#### Data in this exercise

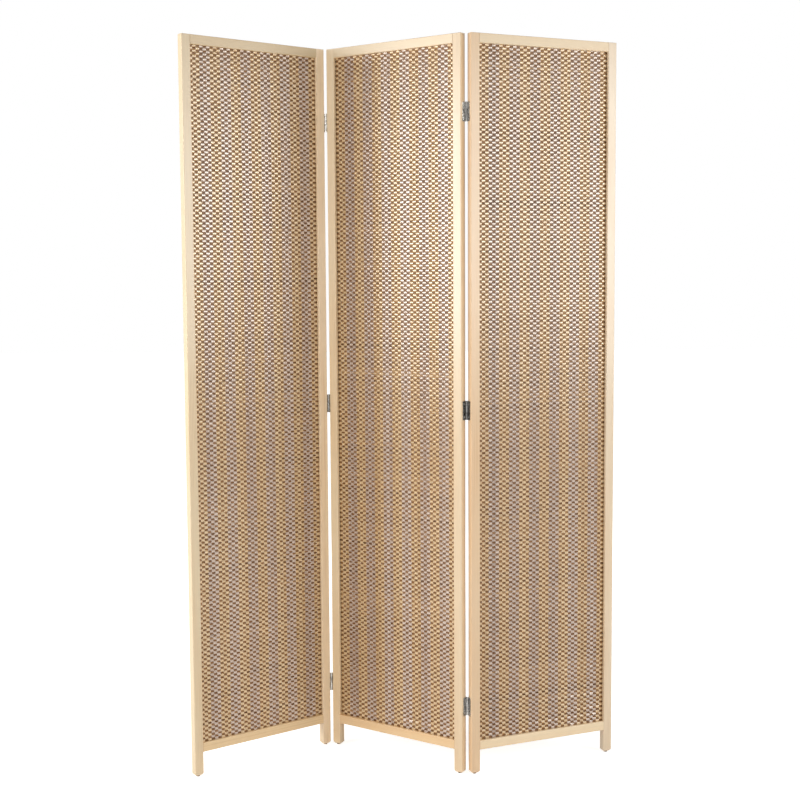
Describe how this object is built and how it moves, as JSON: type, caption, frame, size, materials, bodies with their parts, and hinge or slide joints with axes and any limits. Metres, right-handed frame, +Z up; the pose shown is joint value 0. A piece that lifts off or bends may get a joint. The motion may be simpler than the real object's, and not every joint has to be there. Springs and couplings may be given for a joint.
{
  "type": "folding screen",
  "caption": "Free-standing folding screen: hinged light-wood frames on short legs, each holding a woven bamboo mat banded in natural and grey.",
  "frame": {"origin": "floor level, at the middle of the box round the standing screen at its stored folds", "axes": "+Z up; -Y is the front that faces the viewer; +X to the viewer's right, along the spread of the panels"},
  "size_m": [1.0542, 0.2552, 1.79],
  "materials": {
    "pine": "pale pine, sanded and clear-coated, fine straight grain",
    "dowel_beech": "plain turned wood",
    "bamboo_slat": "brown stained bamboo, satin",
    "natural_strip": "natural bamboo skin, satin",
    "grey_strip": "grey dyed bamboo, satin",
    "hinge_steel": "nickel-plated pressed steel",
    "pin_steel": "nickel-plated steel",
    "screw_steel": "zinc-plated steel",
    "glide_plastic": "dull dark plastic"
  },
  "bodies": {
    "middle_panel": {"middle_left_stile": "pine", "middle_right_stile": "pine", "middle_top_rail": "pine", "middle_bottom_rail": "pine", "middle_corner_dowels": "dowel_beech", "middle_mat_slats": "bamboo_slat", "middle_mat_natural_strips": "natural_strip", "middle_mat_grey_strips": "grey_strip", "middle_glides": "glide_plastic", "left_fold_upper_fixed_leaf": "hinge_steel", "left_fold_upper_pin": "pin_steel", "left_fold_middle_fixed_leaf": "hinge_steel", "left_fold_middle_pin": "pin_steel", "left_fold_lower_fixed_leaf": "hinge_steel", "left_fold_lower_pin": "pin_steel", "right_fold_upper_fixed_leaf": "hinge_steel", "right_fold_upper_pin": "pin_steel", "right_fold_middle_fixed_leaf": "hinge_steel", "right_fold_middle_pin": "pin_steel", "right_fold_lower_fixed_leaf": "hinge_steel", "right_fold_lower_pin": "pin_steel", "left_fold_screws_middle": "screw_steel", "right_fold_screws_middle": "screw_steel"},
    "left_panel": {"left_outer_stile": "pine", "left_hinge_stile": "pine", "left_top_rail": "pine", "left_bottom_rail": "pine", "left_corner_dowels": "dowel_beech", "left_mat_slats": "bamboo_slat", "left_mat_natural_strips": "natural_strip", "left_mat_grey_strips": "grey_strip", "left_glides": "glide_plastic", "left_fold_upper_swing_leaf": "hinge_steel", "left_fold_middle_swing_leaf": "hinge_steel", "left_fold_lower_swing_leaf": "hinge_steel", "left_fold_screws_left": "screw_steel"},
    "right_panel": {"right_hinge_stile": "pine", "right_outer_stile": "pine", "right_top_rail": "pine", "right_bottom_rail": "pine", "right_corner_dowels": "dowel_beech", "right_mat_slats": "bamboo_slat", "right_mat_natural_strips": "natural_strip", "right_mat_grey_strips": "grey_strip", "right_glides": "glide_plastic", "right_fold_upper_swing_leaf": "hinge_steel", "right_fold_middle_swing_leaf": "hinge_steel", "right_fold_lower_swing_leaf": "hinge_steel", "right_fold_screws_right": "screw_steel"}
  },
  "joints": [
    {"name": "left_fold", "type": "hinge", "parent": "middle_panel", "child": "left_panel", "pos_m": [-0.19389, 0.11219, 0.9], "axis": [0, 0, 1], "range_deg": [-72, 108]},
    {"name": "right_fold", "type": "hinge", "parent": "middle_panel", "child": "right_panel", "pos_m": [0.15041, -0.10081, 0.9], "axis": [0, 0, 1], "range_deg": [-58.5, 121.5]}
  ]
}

########
#### Data in this exercise

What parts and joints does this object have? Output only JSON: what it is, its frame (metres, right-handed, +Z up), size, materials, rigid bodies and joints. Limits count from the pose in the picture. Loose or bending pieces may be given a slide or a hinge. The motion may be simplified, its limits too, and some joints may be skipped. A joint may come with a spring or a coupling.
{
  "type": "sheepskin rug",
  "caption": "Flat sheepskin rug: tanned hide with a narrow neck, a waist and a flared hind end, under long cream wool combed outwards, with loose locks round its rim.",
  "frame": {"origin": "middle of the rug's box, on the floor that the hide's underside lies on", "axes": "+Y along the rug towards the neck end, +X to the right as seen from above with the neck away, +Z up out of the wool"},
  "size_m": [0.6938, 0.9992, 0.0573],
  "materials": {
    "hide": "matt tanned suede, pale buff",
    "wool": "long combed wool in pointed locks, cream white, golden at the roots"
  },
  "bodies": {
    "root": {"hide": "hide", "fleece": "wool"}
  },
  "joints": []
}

########
#### Data in this exercise

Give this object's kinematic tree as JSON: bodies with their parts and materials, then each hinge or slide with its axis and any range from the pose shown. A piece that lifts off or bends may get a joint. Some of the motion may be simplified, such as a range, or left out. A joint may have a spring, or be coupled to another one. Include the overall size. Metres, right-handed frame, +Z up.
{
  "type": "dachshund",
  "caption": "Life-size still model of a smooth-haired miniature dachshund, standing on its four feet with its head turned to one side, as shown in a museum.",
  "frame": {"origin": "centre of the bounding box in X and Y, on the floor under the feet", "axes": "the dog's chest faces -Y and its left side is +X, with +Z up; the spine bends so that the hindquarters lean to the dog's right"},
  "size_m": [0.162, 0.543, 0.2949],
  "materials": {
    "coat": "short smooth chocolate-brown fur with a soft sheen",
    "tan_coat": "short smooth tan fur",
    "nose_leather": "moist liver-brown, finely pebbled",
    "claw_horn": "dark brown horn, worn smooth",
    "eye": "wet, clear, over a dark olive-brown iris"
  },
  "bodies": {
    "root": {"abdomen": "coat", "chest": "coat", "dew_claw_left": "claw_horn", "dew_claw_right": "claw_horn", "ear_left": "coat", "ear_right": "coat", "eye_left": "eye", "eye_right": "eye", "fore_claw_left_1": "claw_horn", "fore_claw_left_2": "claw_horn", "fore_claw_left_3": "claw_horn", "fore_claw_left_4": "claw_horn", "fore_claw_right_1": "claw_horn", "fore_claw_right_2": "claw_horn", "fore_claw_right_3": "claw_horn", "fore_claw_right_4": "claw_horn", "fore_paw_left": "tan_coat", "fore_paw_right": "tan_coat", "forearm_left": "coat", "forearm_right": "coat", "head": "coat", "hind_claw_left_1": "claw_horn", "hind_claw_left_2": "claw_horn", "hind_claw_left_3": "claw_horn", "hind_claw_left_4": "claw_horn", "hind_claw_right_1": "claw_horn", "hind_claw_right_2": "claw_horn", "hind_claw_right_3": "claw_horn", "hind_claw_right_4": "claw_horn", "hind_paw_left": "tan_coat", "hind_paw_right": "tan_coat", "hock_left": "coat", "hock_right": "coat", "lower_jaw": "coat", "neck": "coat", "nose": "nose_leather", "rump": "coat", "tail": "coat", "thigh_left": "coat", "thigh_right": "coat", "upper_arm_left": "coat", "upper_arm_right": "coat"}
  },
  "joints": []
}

########

Give nothing but the count of lines in the listing above that hold the string "each".

> _Answer to this task_:
2